Le ’fétichisme médiatique’ peut donc être caractérisé par le fait que les médias - davantage encore que d’autres marchandises - semblent vivre une existence autonome, complètement indépendante des rapports de production qui leur donnent naissance. Du coup, les médias paraissent fonctionner comme des ’dei ex machina’ ou en tout cas, comme des dispositifs de médiation sociale neutres, libres de toute détermination économique ou idéologique.

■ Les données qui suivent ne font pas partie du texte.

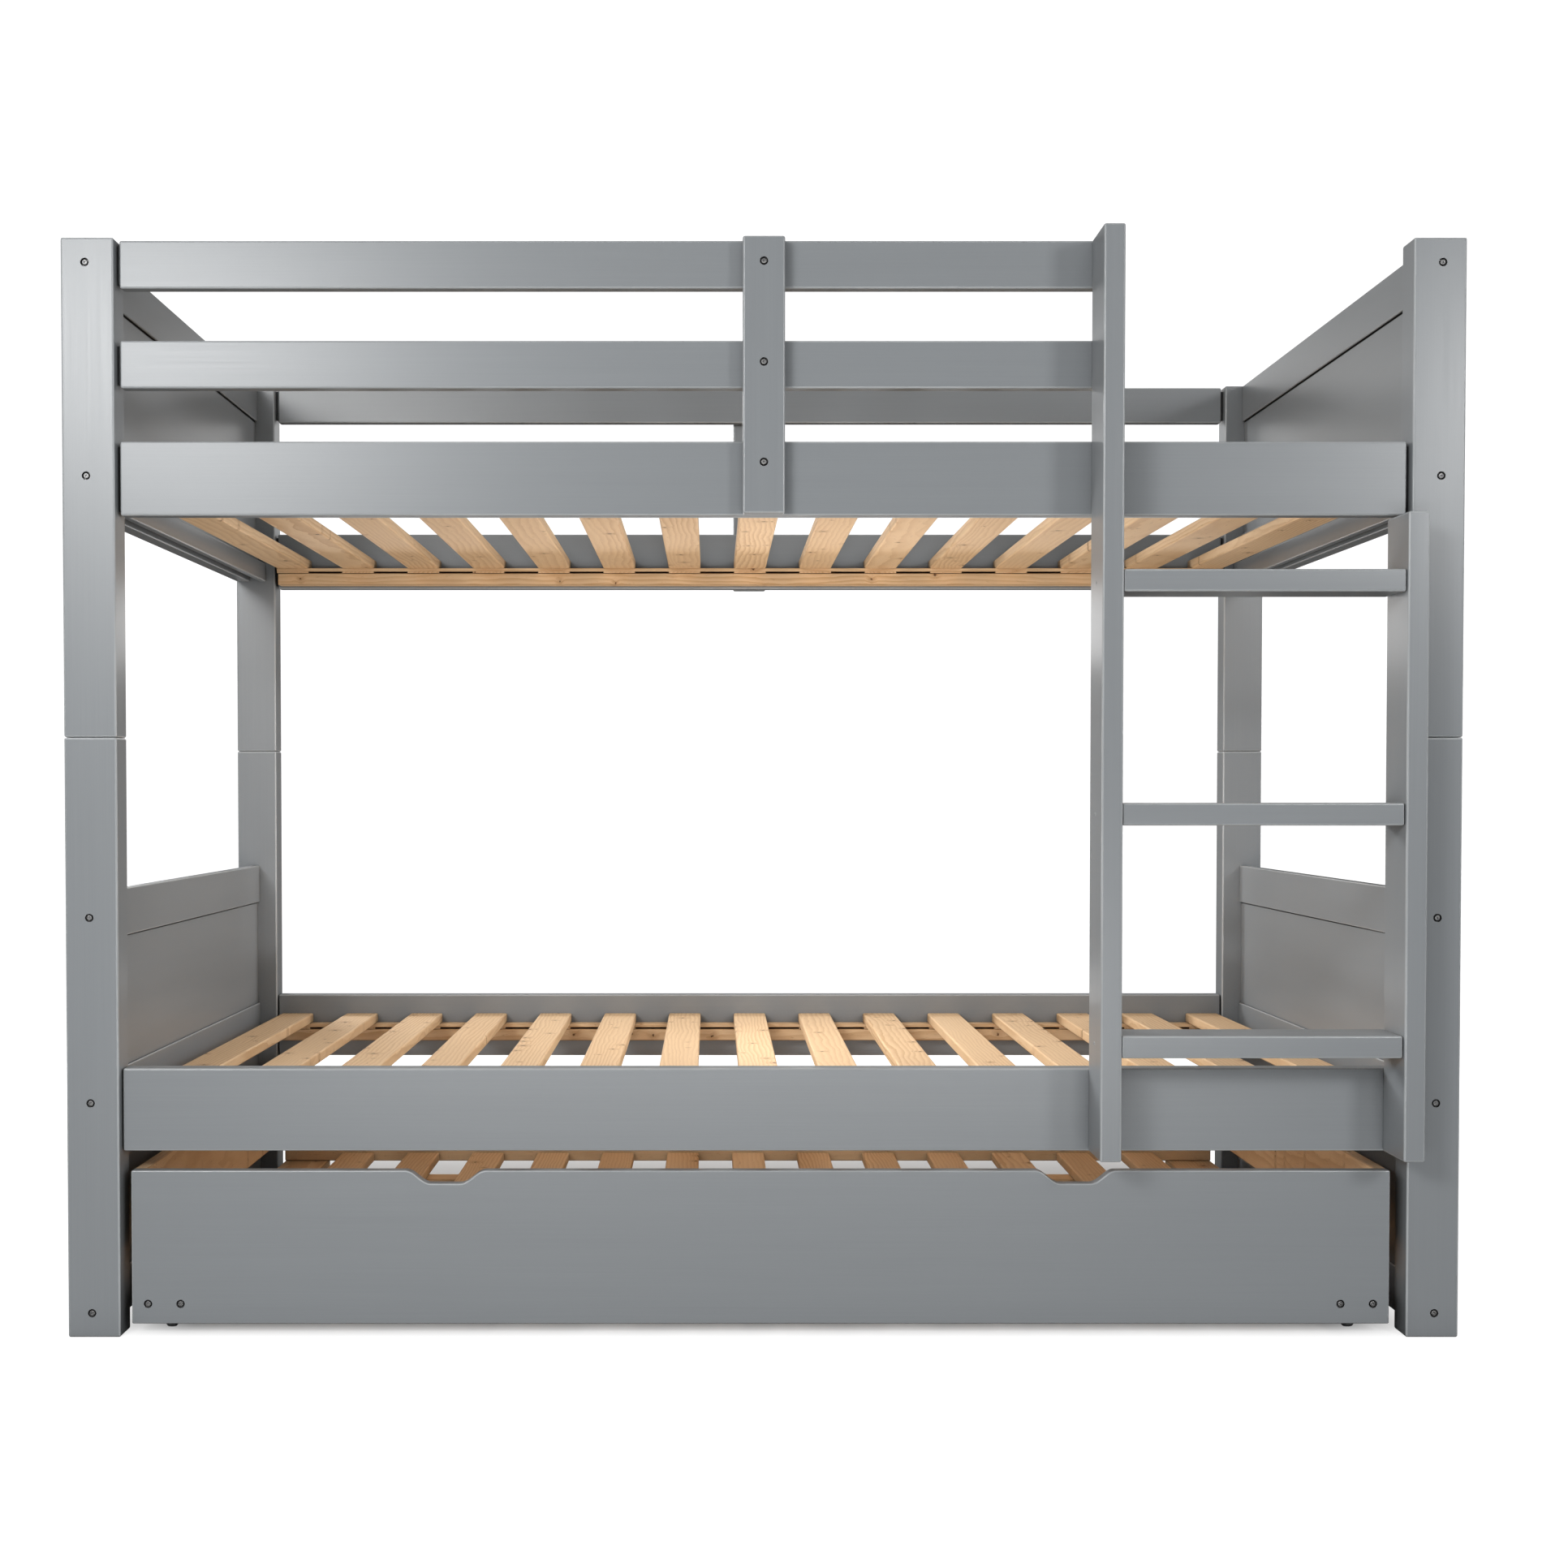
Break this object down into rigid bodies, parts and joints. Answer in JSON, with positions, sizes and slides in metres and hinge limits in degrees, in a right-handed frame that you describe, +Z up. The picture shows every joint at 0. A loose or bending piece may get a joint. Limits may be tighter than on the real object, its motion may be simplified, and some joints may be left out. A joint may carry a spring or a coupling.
{
  "type": "bunk bed with trundle",
  "caption": "Painted wooden bunk bed with slatted bases, guard rails, a fixed ladder at one end and a low trundle bed that rolls out from under it on wheels.",
  "frame": {"origin": "on the floor, below the middle of the whole bed's outline, ladder included", "axes": "+X runs along the bed towards the end where the ladder stands, +Y points to the back (the wall side), +Z is up; the ladder and the trundle's front face -Y"},
  "size_m": [2, 1.06, 1.573],
  "materials": {
    "grey_paint": "satin mid-grey paint on wood",
    "pine": "planed softwood, unpainted",
    "steel": "zinc plated steel",
    "wheel_plastic": "dark grey moulded plastic"
  },
  "bodies": {
    "bed_frame": {"back_brace": "grey_paint", "front_brace": "grey_paint", "guard_middle_back": "grey_paint", "guard_middle_front": "grey_paint", "guard_top_back": "grey_paint", "guard_top_front": "grey_paint", "ladder_rung_1": "grey_paint", "ladder_rung_2": "grey_paint", "ladder_rung_3": "grey_paint", "ladder_stile_left": "grey_paint", "ladder_stile_right": "grey_paint", "lower_end_bottom_rail_left": "grey_paint", "lower_end_bottom_rail_right": "grey_paint", "lower_end_lower_panel_left": "grey_paint", "lower_end_lower_panel_right": "grey_paint", "lower_end_middle_rail_left": "grey_paint", "lower_end_middle_rail_right": "grey_paint", "lower_end_top_rail_left": "grey_paint", "lower_end_top_rail_right": "grey_paint", "lower_end_upper_panel_left": "grey_paint", "lower_end_upper_panel_right": "grey_paint", "lower_post_back_left": "grey_paint", "lower_post_back_right": "grey_paint", "lower_post_front_left": "grey_paint", "lower_post_front_right": "grey_paint", "lower_side_rail_back": "grey_paint", "lower_side_rail_front": "grey_paint", "lower_slat_base": "pine", "lower_slat_ledge_back": "pine", "lower_slat_ledge_front": "pine", "post_pin_back_left": "steel", "post_pin_back_right": "steel", "post_pin_front_left": "steel", "post_pin_front_right": "steel", "upper_end_bottom_rail_left": "grey_paint", "upper_end_bottom_rail_right": "grey_paint", "upper_end_panel_left": "grey_paint", "upper_end_panel_right": "grey_paint", "upper_end_top_rail_left": "grey_paint", "upper_end_top_rail_right": "grey_paint", "upper_post_back_left": "grey_paint", "upper_post_back_right": "grey_paint", "upper_post_front_left": "grey_paint", "upper_post_front_right": "grey_paint", "upper_side_rail_back": "grey_paint", "upper_side_rail_front": "grey_paint", "upper_slat_base": "pine", "upper_slat_ledge_back": "pine", "upper_slat_ledge_front": "pine"},
    "trundle": {"trundle_back_panel": "pine", "trundle_front_panel": "grey_paint", "trundle_runner_beam_left": "pine", "trundle_runner_beam_right": "pine", "trundle_side_board_left": "pine", "trundle_side_board_right": "pine", "trundle_slat_base": "pine"},
    "wheel_front_left": {"trundle_wheel_front_left": "wheel_plastic"},
    "wheel_front_right": {"trundle_wheel_front_right": "wheel_plastic"},
    "wheel_back_left": {"trundle_wheel_back_left": "wheel_plastic"},
    "wheel_back_right": {"trundle_wheel_back_right": "wheel_plastic"}
  },
  "joints": [
    {"name": "trundle_slide", "type": "slide", "parent": "bed_frame", "child": "trundle", "axis": [0, -1, 0], "range_m": [0, 0.94]},
    {"name": "wheel_front_left_spin", "type": "hinge", "parent": "trundle", "child": "wheel_front_left", "pos_m": [-0.8653, -0.40525, 0.025], "axis": [1, 0, 0], "continuous": true},
    {"name": "wheel_front_right_spin", "type": "hinge", "parent": "trundle", "child": "wheel_front_right", "pos_m": [0.8583, -0.40525, 0.025], "axis": [1, 0, 0], "continuous": true},
    {"name": "wheel_back_left_spin", "type": "hinge", "parent": "trundle", "child": "wheel_back_left", "pos_m": [-0.8653, 0.43175, 0.025], "axis": [1, 0, 0], "continuous": true},
    {"name": "wheel_back_right_spin", "type": "hinge", "parent": "trundle", "child": "wheel_back_right", "pos_m": [0.8583, 0.43175, 0.025], "axis": [1, 0, 0], "continuous": true}
  ],
  "couplings": [
    {"joint": "wheel_front_left_spin", "follows": "trundle_slide", "rad_per_m": 40},
    {"joint": "wheel_front_right_spin", "follows": "trundle_slide", "rad_per_m": 40},
    {"joint": "wheel_back_left_spin", "follows": "trundle_slide", "rad_per_m": 40},
    {"joint": "wheel_back_right_spin", "follows": "trundle_slide", "rad_per_m": 40}
  ]
}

D’un autre côté - et ce n’est pas sans rapport avec ce qui vient d’être exposé - le cadre institutionnel et idéologique dans lequel se situent les médias est profondément marqué par le principe de la ’liberté d’expression’, considérée comme l’un des droits fondamentaux de l’homme, ce qui contribue fortement à construire une représentation des médias fondée sur leur valeur d’usage de simples ’moyens de communication’. Ainsi, l’article 11 de la Déclaration des Droits de l’Homme et du Citoyen de 1789 proclame: ‘la libre communication des pensées et des opinions est des droits les plus précieux de l’homme; tout citoyen peut donc parler, écrire, imprimer librement, sauf à répondre de l’abus de cette liberté dans les cas déterminés par la loi’ ’. De même, la législation actuellement en vigueur reprend à son compte ce principe de la liberté d’expression qui a pour conséquence la libre création des entreprises de presse ainsi que la liberté presque totale de sa publication. La loi du 29 Juillet 1881 expose en effet, dans son article 1er, que ‘l’imprimerie et la librairie sont libres’ et dans son article 5, que ’tout journal ou écrit périodique peut être publié, sans autorisation préalable et sans dépôt de cautionnemen’ t’. De la même façon, l’ordonnance du 26 Août 1944 complétée et renforcée par la loi du 23 Octobre 1984 définissait le statut des entreprises de presse, avec l’objectif affiché de créer les conditions de l’indépendance de la presse aussi bien vis-à-vis du capital que vis-à-vis des puissances étrangères: transparence du financement et limitation de la concentration avaient pour but d’assurer le pluralisme et donc le droit à l’information. Certes la loi du 1er Août 1986, modifiée par la loi du 27 Novembre 1986, a abrogé les textes de 1944 et de 1984, mais, bien que d’inspiration plus libérale, elle a réaffirmé, quoi qu’en limitant leur portée, les mêmes principes.

En ce qui concerne plus précisément l’audiovisuel, la France, depuis 1944, et jusque dans les années 1980, a connu une législation fondée sur le monopole du service public. Ce régime de monopole du service public était notamment justifié par l’idée que la communication audiovisuelle était un domaine trop particulier, virtuellement trop puissant, éventuellement trop dangereux, pour que l’on puisse s’en remettre à l’initiative privée. A mi-chemin entre la volonté de l’Etat de contrôler l’information et le souhait légitime de soustraire la communication audiovisuelle à la loi du marché, afin d’assurer la qualité du triptyque ’cultiver, informer, distraire’, le monopole du service public, confirmé par les statuts de 1959, 1964 et 1972, a en tout cas fortement contribué - selon nous - à l’instar des textes relatifs à la liberté de la presse et au statut des entreprises de presse, à conforter l’idéologie dominante à propos des médias. D’une façon générale tout a concouru - notamment l’environnement légal - à faire apparaître les médias comme un domaine ’à part’, quasiment non marchand et en tout cas non soumis au mode de production capitaliste.

C’est dans ces conditions - sur la base du ’fétichisme médiatique’ - qu’a pu se développer une espèce de mythologie ’romantique’ de la presse et des médias en général, sur laquelle nous reviendrons dans le sous-chapitre 1.3.3., mais dont on peut d’ores et déjà esquisser une description. Comme le signale Nadine Toussaint-Desmoulins: ‘Pour la majorité du public, les médias n’ont d’intérêt qu’en fonction de leur contenu, du message qu’ils véhiculent. Les informations, quel que soit leur genre, politique, culturel, distractif, etc, sont avant tout un ensemble de données immatérielles dont la production reste entourée d’une certaine ’aura’. Il existe toujours un certain romantisme du journalisme, et de Balzac au Watergate, les gens de presse font et défont la politique et ses acteurs. Le journaliste est un héros dont l’arme est la plume, le micro ou la caméra, tandis que l’animateur de télévision participe du ’star system’ au même titre que les vedettes qu’il présente. L’argent nécessaire à la création et la diffusion des messages n’est pas l’important. L’intendance doit suivre, elle reste dans l’ombre, méconnue ou négligée et l’on se demande plus ’comment devient-on journaliste’ que ’combien coûte un journal’ 141 .

Notes
139.

Opus cité, chapitre I, p. 68 à 76.

140.

Le capital, opus cité, p. 76.

141.

Nadine TOUSSAINT-DESMOULINS: L’économie des médias, Presses Universitaires de France, Paris, 3ème édition, 1992, p. 3.